Originally we wanted to create a joke program that would generate Python from Java, that would then generate code for another language, then back to Python, forming a loop. Then we realised it was a terrible idea - but it inspired our current idea. Josh is also working for a charity as part of his university coursework that wants Scratch and Python content to teach to kids, and realised that a program like this would actually aid the project greatly.
What it does
It takes its own form of the classic Scratch drag and drop of "nodes" or "blocks" into a panel that then compiles into real code in real-time.
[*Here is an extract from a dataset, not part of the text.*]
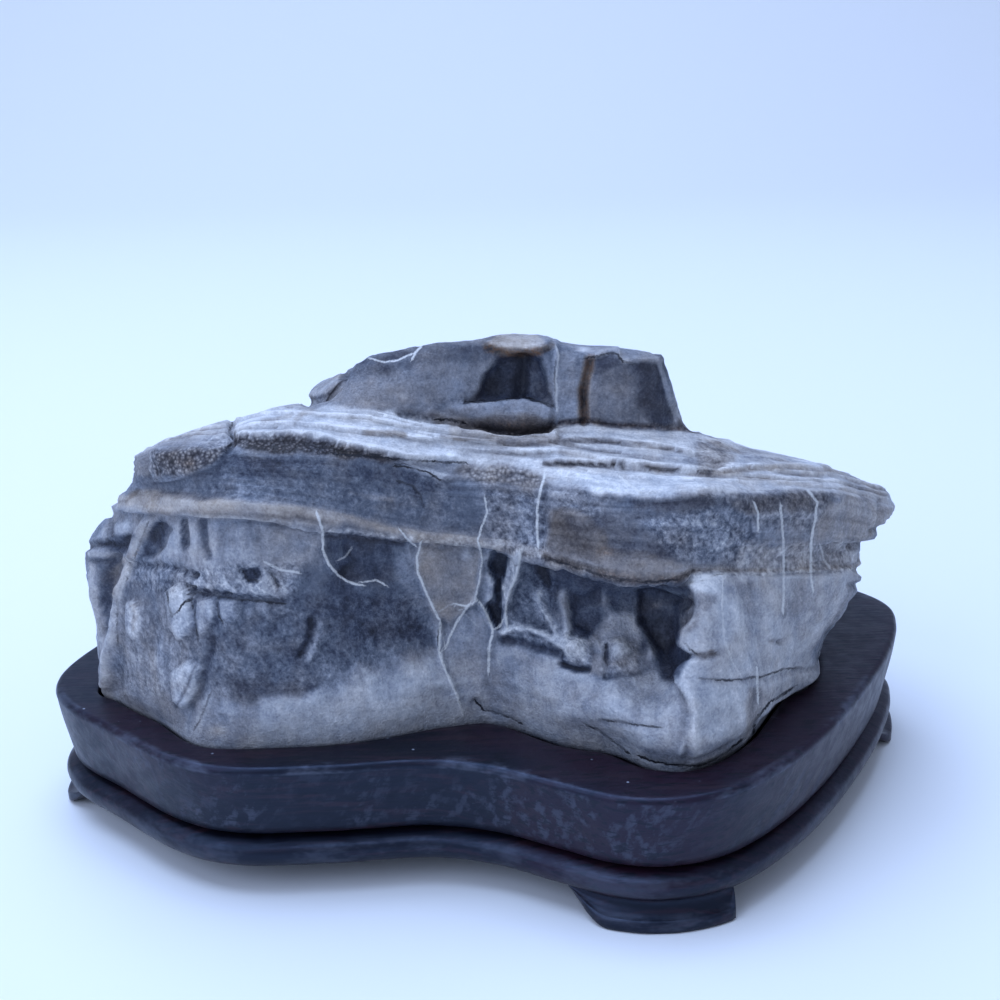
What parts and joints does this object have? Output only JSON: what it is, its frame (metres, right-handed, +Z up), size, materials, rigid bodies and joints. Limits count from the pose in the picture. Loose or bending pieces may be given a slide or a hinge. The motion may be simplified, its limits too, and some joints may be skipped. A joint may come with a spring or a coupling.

There are a few basic building blocks for programs, with categories covering variables, conditions, operators, loops and functions. Supported languages currently are Java and Python, but the backend is generic enough to make it easy to add support for new languages.
How we built it
Pain. More pain. Success! More pain. Success! Pain all the way till the end.
Challenges we ran into
JSwing being annoying. More specifically, dragging and dropping our blocks into the function panels. This was because JSwing does not implement draggable transfer handle by default onto JPanels... which is the only component type that we could use to make our idea work. In fact, a lot of Java being really annoying moments, like Java generics.
Accomplishments that we're proud of
Implementing our own drag and dropping support for JPanels, graph structure, staying awake (except Sammy), and the serialization/deserialization to save/load the code blocks as JSON.
What we learned
That Java is still bad, that JSwing can be really annoying, and that GitHub Copilot is seriously underrated.
What's next for Drag'on Drop
A couple of us think that we may continue to work on the project to polish it via bug fixing and artistic touchups, add support for a couple new languages, and maybe add more node types.